More than 10,000 cases of breast and bowel cancer could be prevented each year if people took more exercise, such as going for brisk walks, experts said.

Just 45 minutes a day of activity at a moderate level could prevent about 5,500 cases of breast cancer in the UK.

At least 4,600 bowel cancer cases could also be stopped if people were moderately active for at least 30 minutes a day, five days a week, research showed.

Moderate activity is any type of exertion which gets the heart beating faster and makes people breathe more deeply.

Shorter bouts of exercise are also just as effective as longer sessions - it is the total time spent on activity that is important.

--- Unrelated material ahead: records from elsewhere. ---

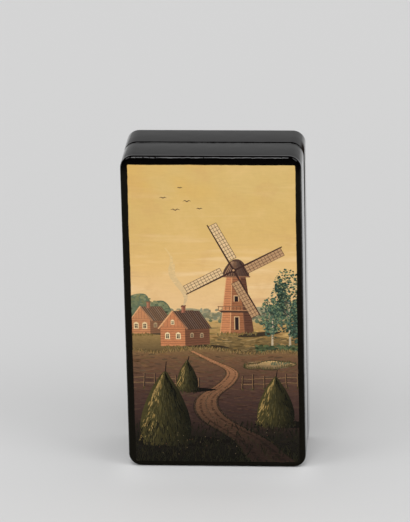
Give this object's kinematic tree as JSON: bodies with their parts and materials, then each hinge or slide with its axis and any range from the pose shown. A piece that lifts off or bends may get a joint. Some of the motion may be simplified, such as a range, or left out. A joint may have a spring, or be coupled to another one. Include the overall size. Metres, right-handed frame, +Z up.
{
  "type": "russian lacquer box",
  "caption": "Upright hinged papier-mache box in black lacquer, red inside, with a painted landscape panel on its lid.",
  "frame": {"origin": "middle of the short end that the box stands on, at the level of the surface", "axes": "+Z up, along the box's length; -Y out of the picture on the lid, towards the viewer; +X to the viewer's right"},
  "size_m": [0.07, 0.032, 0.13],
  "materials": {
    "black_lacquer": "polished black oil lacquer over papier-mache, red lacquer on the faces inside the box",
    "red_lacquer": "polished deep red oil lacquer over papier-mache",
    "painted_picture": "oil painting on a primed ground under clear polished lacquer, with a black edge",
    "tinned_sheet": "dull tinned steel sheet, folded by hand, with black lacquer caught in the joints",
    "steel_wire": "bright drawn steel wire, slightly aged"
  },
  "bodies": {
    "base": {"base_wall": "black_lacquer", "base_board": "black_lacquer", "base_collar": "red_lacquer", "hinge_wire": "steel_wire", "base_hinge_leaf_1": "tinned_sheet", "base_hinge_leaf_2": "tinned_sheet", "base_hinge_leaf_3": "tinned_sheet"},
    "lid": {"lid_wall": "black_lacquer", "lid_board": "red_lacquer", "lid_picture": "painted_picture", "lid_hinge_leaf_1": "tinned_sheet", "lid_hinge_leaf_2": "tinned_sheet"}
  },
  "joints": [
    {"name": "lid_hinge", "type": "hinge", "parent": "base", "child": "lid", "pos_m": [-0.0342, 0.00035, 0.065], "axis": [0, 0, -1], "range_deg": [0, 100]}
  ]
}
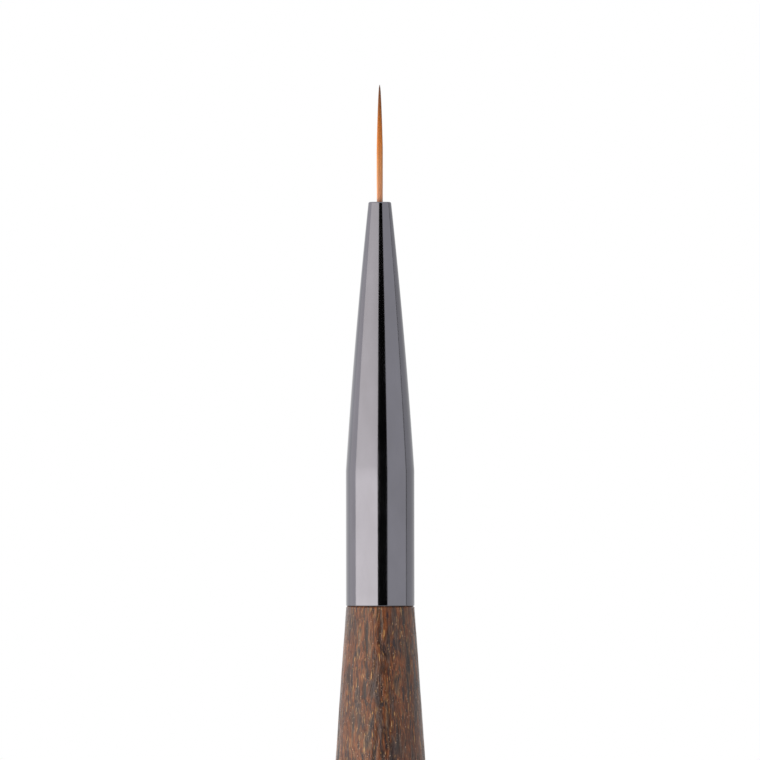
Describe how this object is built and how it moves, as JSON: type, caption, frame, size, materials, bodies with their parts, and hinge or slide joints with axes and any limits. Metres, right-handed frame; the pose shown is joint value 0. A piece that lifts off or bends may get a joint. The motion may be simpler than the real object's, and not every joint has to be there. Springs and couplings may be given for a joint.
{
  "type": "fine detail brush",
  "caption": "Slim round detail brush: a pointed tuft of tapered filaments in a seamless dark metal ferrule, on a turned wooden handle.",
  "frame": {"origin": "on the brush's axis, in the plane where the handle's shoulder meets the ferrule's lower rim", "axes": "+Z along the brush's axis towards the point of the hair; the brush is round about Z, with -Y taken as its front and +X to the right of it"},
  "size_m": [0.0098, 0.0098, 0.1769],
  "materials": {
    "wood": "stained dark brown open-pored hardwood under satin lacquer",
    "gunmetal": "brass tube plated in polished black nickel",
    "filament": "tapered synthetic filament, golden brown with darker points",
    "resin": "clear amber epoxy",
    "glue": "set adhesive film",
    "thread": "twisted waxed thread"
  },
  "bodies": {
    "root": {"handle": "wood", "handle_glue": "glue", "ferrule": "gunmetal", "resin_plug": "resin", "binding_thread": "thread", "tuft_root": "filament"},
    "heel": {"tuft_heel": "filament"},
    "lower_belly": {"tuft_lower_belly": "filament"},
    "belly": {"tuft_belly": "filament"},
    "upper_belly": {"tuft_upper_belly": "filament"},
    "point": {"tuft_point": "filament"}
  },
  "joints": [
    {"name": "hair_side_bend", "type": "hinge", "parent": "root", "child": "heel", "pos_m": [0, 0, 0.0366], "axis": [0, 1, 0], "range_deg": [-22, 22], "stiffness_Nm_per_rad": 0.0000075},
    {"name": "hair_front_bend", "type": "hinge", "parent": "heel", "child": "lower_belly", "pos_m": [0, 0, 0.03793], "axis": [1, 0, 0], "range_deg": [-33, 33], "stiffness_Nm_per_rad": 0.000007},
    {"name": "hair_side_bend_2", "type": "hinge", "parent": "lower_belly", "child": "belly", "pos_m": [0, 0, 0.03925], "axis": [0, 1, 0], "range_deg": [-22, 22], "stiffness_Nm_per_rad": 0.0000065},
    {"name": "hair_front_bend_2", "type": "hinge", "parent": "belly", "child": "upper_belly", "pos_m": [0, 0, 0.04057], "axis": [1, 0, 0], "range_deg": [-33, 33], "stiffness_Nm_per_rad": 0.000006},
    {"name": "hair_side_bend_3", "type": "hinge", "parent": "upper_belly", "child": "point", "pos_m": [0, 0, 0.0419], "axis": [0, 1, 0], "range_deg": [-22, 22], "stiffness_Nm_per_rad": 0.000005}
  ],
  "couplings": [
    {"joint": "hair_side_bend_2", "follows": "hair_side_bend", "ratio": 1},
    {"joint": "hair_front_bend_2", "follows": "hair_front_bend", "ratio": 1},
    {"joint": "hair_side_bend_3", "follows": "hair_side_bend", "ratio": 1}
  ]
}
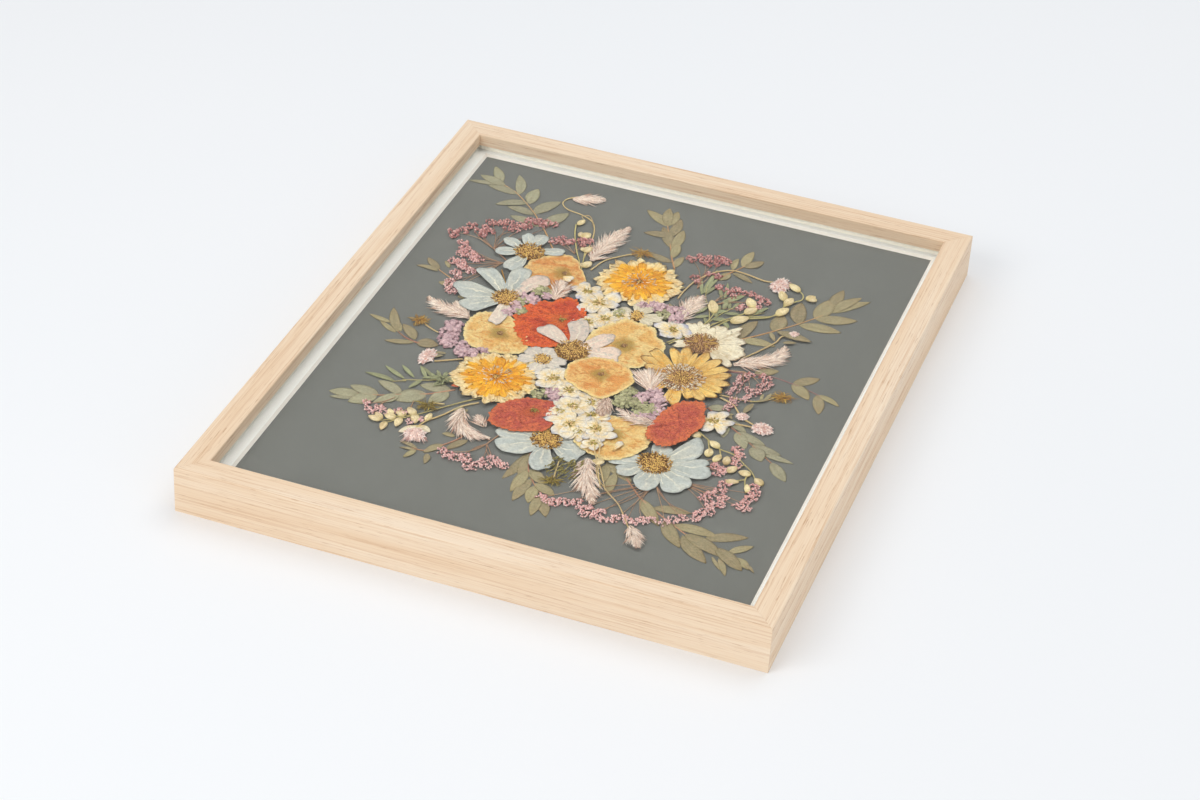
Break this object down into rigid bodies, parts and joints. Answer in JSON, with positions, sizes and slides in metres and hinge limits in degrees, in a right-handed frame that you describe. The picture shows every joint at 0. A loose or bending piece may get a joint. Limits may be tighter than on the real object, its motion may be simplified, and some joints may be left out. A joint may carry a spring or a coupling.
{
  "type": "pressed flower frame",
  "caption": "Pressed flowers and leaves on a grey card behind glass, with a bevelled cream mat, in a mitred pale wood frame with a recessed back.",
  "frame": {"origin": "under the middle of the frame's back, at the height that it rests on", "axes": "+X from left to right of the picture, +Y from its bottom to its top, +Z out of the picture"},
  "size_m": [0.432, 0.534, 0.0368],
  "materials": {
    "pale_wood": "satin",
    "clear_glass": "gloss",
    "mat_board": "matte",
    "spacer_board": "matte",
    "grey_card": "matte",
    "foam_core": "matte",
    "hardboard": "matte",
    "point_steel": "satin",
    "hanger_brass": "satin",
    "leaf": "matte",
    "white_petal": "matte",
    "daisy_petal": "matte",
    "orange_petal": "matte",
    "cream_petal": "matte",
    "yellow_petal": "matte",
    "poppy_petal": "matte",
    "red_petal": "matte",
    "celosia": "matte",
    "rice_flower": "matte"
  },
  "bodies": {
    "root": {"back_board": "hardboard", "celosia_bottom": "celosia", "celosia_bottom_right": "celosia", "celosia_left": "celosia", "celosia_lower_left": "celosia", "celosia_right": "celosia", "celosia_tall": "celosia", "celosia_top_left": "celosia", "celosia_upper_centre": "celosia", "cosmos_centre": "white_petal", "cosmos_left": "white_petal", "cosmos_lower_centre": "white_petal", "cosmos_lower_right": "white_petal", "cosmos_upper_left": "white_petal", "cream_zinnia": "cream_petal", "daisy_centre": "daisy_petal", "daisy_upper": "daisy_petal", "foam_board": "foam_core", "framers_point_bottom_1": "point_steel", "framers_point_left_1": "point_steel", "framers_point_left_2": "point_steel", "framers_point_right_1": "point_steel", "framers_point_right_2": "point_steel", "framers_point_top_1": "point_steel", "glass": "clear_glass", "leaf_sprig_bottom": "leaf", "leaf_sprig_bottom_right": "leaf", "leaf_sprig_lower_left": "leaf", "leaf_sprig_lower_right": "leaf", "leaf_sprig_right": "leaf", "leaf_sprig_top": "leaf", "leaf_sprig_top_left": "leaf", "leaf_sprig_upper_right": "leaf", "mount_card": "grey_card", "orange_zinnia_lower": "orange_petal", "orange_zinnia_upper": "orange_petal", "rail_bottom": "pale_wood", "rail_left": "pale_wood", "rail_right": "pale_wood", "rail_top": "pale_wood", "red_poppy_lower": "red_petal", "red_poppy_right": "red_petal", "red_poppy_upper": "red_petal", "rice_flower_spray_bottom_left": "rice_flower", "rice_flower_spray_bottom_right": "rice_flower", "rice_flower_spray_left": "rice_flower", "rice_flower_spray_right": "rice_flower", "rice_flower_spray_top_left": "rice_flower", "sawtooth_hanger": "hanger_brass", "spacer_bottom": "spacer_board", "spacer_left": "spacer_board", "spacer_right": "spacer_board", "spacer_top": "spacer_board", "window_mat": "mat_board", "yellow_poppy_centre": "poppy_petal", "yellow_poppy_left": "poppy_petal", "yellow_poppy_lower": "poppy_petal", "yellow_poppy_lower_centre": "poppy_petal", "yellow_poppy_upper_left": "poppy_petal", "yellow_zinnia": "yellow_petal"}
  },
  "joints": []
}
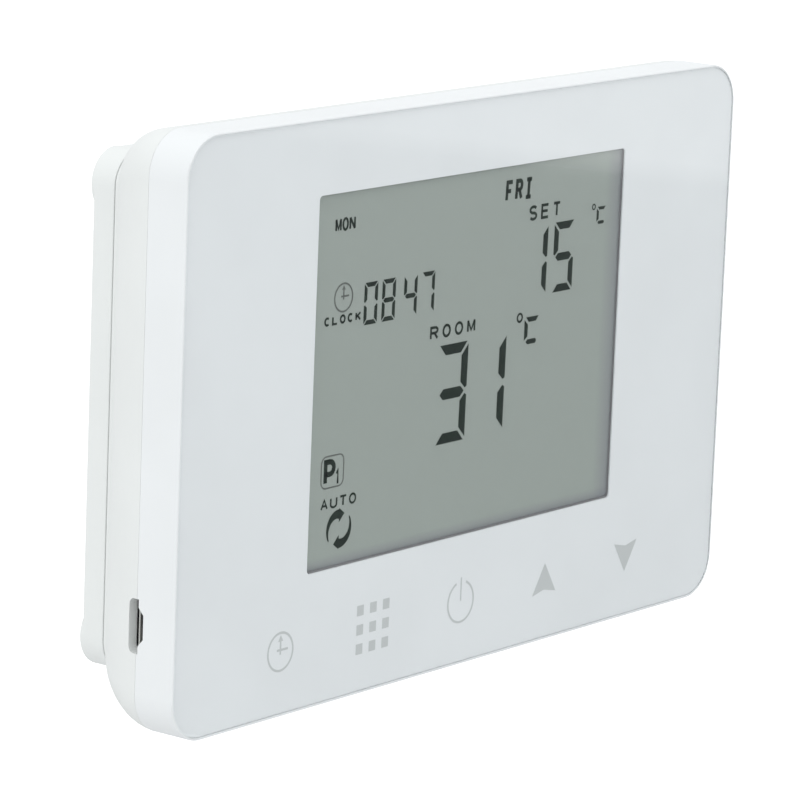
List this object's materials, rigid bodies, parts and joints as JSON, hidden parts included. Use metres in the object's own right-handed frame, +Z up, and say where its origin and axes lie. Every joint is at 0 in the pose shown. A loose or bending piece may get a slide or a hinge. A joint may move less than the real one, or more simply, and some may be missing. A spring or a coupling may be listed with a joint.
{
  "type": "programmable room thermostat",
  "caption": "Wireless programmable heating timer and room thermostat with a flat touch panel and LCD, on a wall plate that it lifts off.",
  "frame": {"origin": "centre of the two wall screws, in the plane where the wall plate meets the wall", "axes": "+Z up, +X to the right seen from the front, +Y into the wall; the display faces -Y"},
  "size_m": [0.14, 0.0263, 0.0904],
  "materials": {
    "housing_white": "satin moulded plastic, cool white",
    "rear_white": "fine matt moulded plastic, warm white",
    "panel_clear": "clear polished acrylic",
    "print_white": "white ink printed behind the panel",
    "foam_black": "black foam tape",
    "polariser_grey": "grey-green reflective polariser",
    "lcd_glass": "thin soda glass",
    "film_white": "white optical film",
    "guide_clear": "clear moulded acrylic with a dotted back",
    "led_package": "white lamp package with yellow phosphor",
    "holder_white": "white moulded plastic",
    "zebra_rubber": "striped conductive silicone",
    "board_green": "green solder mask on glass fibre",
    "chip_black": "moulded black epoxy",
    "steel": "bright zinc plated steel",
    "nickel": "nickel plated spring steel",
    "can_aluminium": "drawn aluminium can",
    "cell_can": "steel can in a plain printed sleeve",
    "radio_blue": "blue solder mask on glass fibre",
    "copper": "enamelled copper wire",
    "gold_contact": "gold plated contact",
    "resistor_grey": "ceramic chip with tinned ends"
  },
  "bodies": {
    "wall_plate": {"wall_plate": "rear_white"},
    "controller": {"front_housing": "housing_white", "rear_housing": "rear_white", "touch_panel": "panel_clear", "panel_print": "print_white", "lcd_gasket": "foam_black", "lcd_front_polariser": "polariser_grey", "lcd_front_glass": "lcd_glass", "lcd_rear_glass": "lcd_glass", "lcd_rear_polariser": "polariser_grey", "diffuser_film": "film_white", "light_guide": "guide_clear", "reflector_film": "film_white", "backlight_leds": "led_package", "lcd_holder": "holder_white", "zebra_strip": "zebra_rubber", "main_board": "board_green", "touch_springs": "nickel", "controller_chip": "chip_black", "memory_chip": "chip_black", "touch_chip": "chip_black", "power_regulator": "chip_black", "crystal": "steel", "chip_resistors": "resistor_grey", "capacitors": "can_aluminium", "temperature_sensor": "chip_black", "radio_pins": "gold_contact", "radio_board": "radio_blue", "radio_chip": "chip_black", "radio_aerial": "copper", "usb_shell": "steel", "usb_tongue": "chip_black", "usb_contacts": "gold_contact", "battery_cell_upper": "cell_can", "battery_cell_lower": "cell_can", "battery_springs": "nickel", "battery_contacts": "nickel", "battery_link": "nickel", "board_screws": "steel", "case_screws": "steel"},
    "battery_door": {"battery_door": "rear_white"}
  },
  "joints": [
    {"name": "controller_lift", "type": "slide", "parent": "wall_plate", "child": "controller", "axis": [0, 0, 1], "range_m": [0, 0.005]},
    {"name": "battery_door_slide", "type": "slide", "parent": "controller", "child": "battery_door", "axis": [0, 0, -1], "range_m": [0, 0.027]}
  ]
}
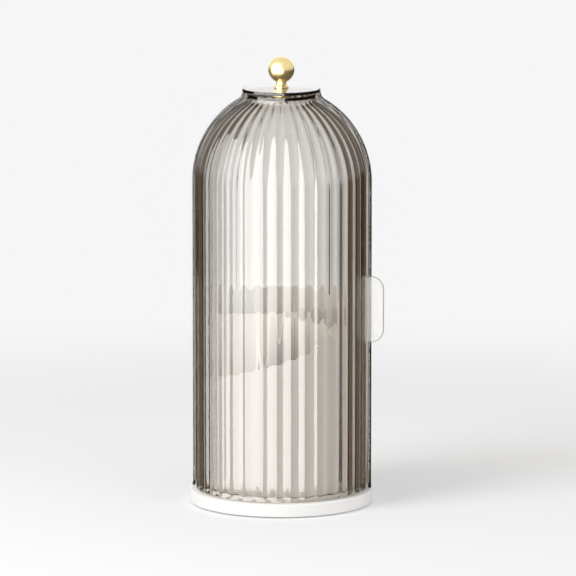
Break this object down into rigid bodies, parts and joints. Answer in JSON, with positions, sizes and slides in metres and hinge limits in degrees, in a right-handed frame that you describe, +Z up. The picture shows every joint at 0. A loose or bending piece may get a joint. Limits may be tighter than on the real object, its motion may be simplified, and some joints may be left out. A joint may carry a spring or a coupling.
{
  "type": "rotating brush organizer",
  "caption": "Domed fluted brush tower: a smoke half shell slides round behind the fixed one, and the white cup inside turns on a ball bearing.",
  "frame": {"origin": "centre of the underside of the anti-slip pad, on the tower's axis", "axes": "+Z up along the tower's axis, front with the door towards -Y, +X to the right where the handle is when the door is shut"},
  "size_m": [0.1379, 0.13, 0.3193],
  "materials": {
    "white_plastic": "satin white moulded plastic",
    "smoke_plastic": "clear smoke-grey moulded plastic, glossy",
    "milky_plastic": "milky translucent plastic",
    "gold_plating": "polished gold plating",
    "plain_steel": "bright steel",
    "cage_plastic": "natural plastic",
    "foam_pad": "dark anti-slip foam rubber"
  },
  "bodies": {
    "base": {"anti_slip_pad": "foam_pad", "base_cover": "white_plastic", "base_screw_1": "plain_steel", "base_screw_2": "plain_steel", "base_screw_3": "plain_steel", "base_screw_4": "plain_steel", "base_body": "white_plastic", "spindle": "plain_steel", "spindle_washer": "plain_steel", "spindle_screw": "plain_steel", "lower_race": "plain_steel", "rear_shell": "smoke_plastic", "top_disc": "smoke_plastic", "pivot_bush": "gold_plating", "pivot_washer": "gold_plating", "knob_screw": "gold_plating", "lid_knob": "gold_plating"},
    "turntable": {"upper_race": "plain_steel", "turntable_disc": "white_plastic", "inner_cup": "white_plastic", "cup_divider": "white_plastic"},
    "ball_cage": {"bearing_cage": "cage_plastic", "bearing_ball_01": "plain_steel", "bearing_ball_02": "plain_steel", "bearing_ball_03": "plain_steel", "bearing_ball_04": "plain_steel", "bearing_ball_05": "plain_steel", "bearing_ball_06": "plain_steel", "bearing_ball_07": "plain_steel", "bearing_ball_08": "plain_steel", "bearing_ball_09": "plain_steel", "bearing_ball_10": "plain_steel", "bearing_ball_11": "plain_steel", "bearing_ball_12": "plain_steel"},
    "door": {"front_door": "smoke_plastic", "door_handle": "milky_plastic"}
  },
  "joints": [
    {"name": "door_turn", "type": "hinge", "parent": "base", "child": "door", "pos_m": [0, 0, 0], "axis": [0, 0, -1], "range_deg": [0, 174]},
    {"name": "cup_spin", "type": "hinge", "parent": "base", "child": "turntable", "pos_m": [0, 0, 0], "axis": [0, 0, 1], "continuous": true},
    {"name": "cage_spin", "type": "hinge", "parent": "base", "child": "ball_cage", "pos_m": [0, 0, 0], "axis": [0, 0, 1], "continuous": true}
  ],
  "couplings": [
    {"joint": "cage_spin", "follows": "cup_spin", "ratio": 0.5}
  ]
}
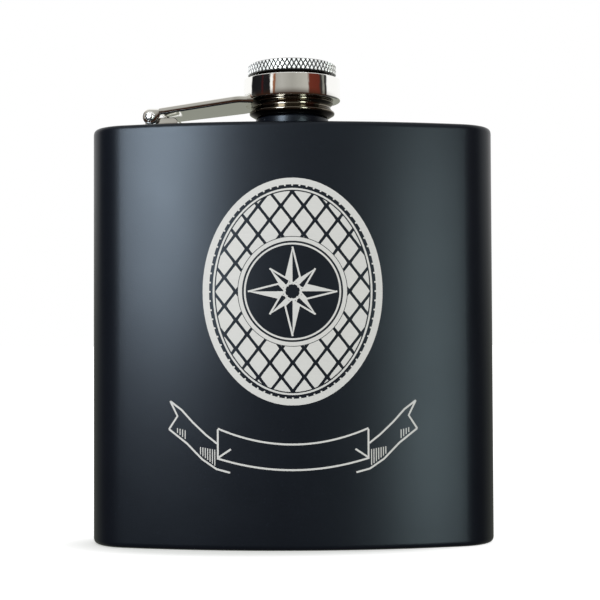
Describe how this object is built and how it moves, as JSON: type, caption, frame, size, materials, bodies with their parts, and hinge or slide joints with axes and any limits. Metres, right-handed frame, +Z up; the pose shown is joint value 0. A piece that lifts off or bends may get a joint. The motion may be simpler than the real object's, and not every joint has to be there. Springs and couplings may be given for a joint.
{
  "type": "hip flask",
  "caption": "Curved pocket hip flask with a threaded neck and a knurled screw cap held captive in the ring of a hinged arm.",
  "frame": {"origin": "the middle of the flask's footprint, on the plane it stands on", "axes": "+Z up through the neck, the convex front faces -Y, and the arm's hinge is towards -X"},
  "size_m": [0.095, 0.027, 0.1128],
  "materials": {
    "black_coating": "matte black powder coat on stainless steel",
    "polished_chrome": "mirror polished",
    "bare_steel": "bright rivet steel",
    "seal_silicone": "milky soft silicone"
  },
  "bodies": {
    "flask": {"body_wrap": "black_coating", "shoulder_plate": "black_coating", "base_plate": "black_coating", "neck_spout": "black_coating", "hinge_bracket": "polished_chrome", "hinge_pin": "bare_steel"},
    "arm": {"captive_arm": "polished_chrome"},
    "cap": {"cap_core": "polished_chrome", "knurled_crown": "polished_chrome", "cap_seal": "seal_silicone"}
  },
  "joints": [
    {"name": "arm_swing", "type": "hinge", "parent": "flask", "child": "arm", "pos_m": [-0.0325, 0.00184, 0.1004], "axis": [-0.1217, -0.9926, 0], "range_deg": [0, 170]},
    {"name": "cap_turn", "type": "hinge", "parent": "arm", "child": "cap", "pos_m": [0, -0.00215, 0.104], "axis": [0, 0, 1], "continuous": true}
  ]
}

The calculations, from the World Cancer Research Fund (WCRF), show the importance of diet and exercise in lowering the risk of developing cancer.

Alongside brisk walking, other activities that would count include cycling at a leisurely pace, dancing, swimming at a leisurely pace, gardening and vacuuming combined with other housework.

According to the WCRF, exercise also cuts the risk of women developing womb cancer.

And because people who exercise tend to be more likely to keep a healthy weight, their risk of dozens of other cancers is lower than people who are overweight or obese.

Health experts warned last week that obesity was placing an "overwhelming" burden on the NHS as figures showed a 785% rise in weight-loss surgery.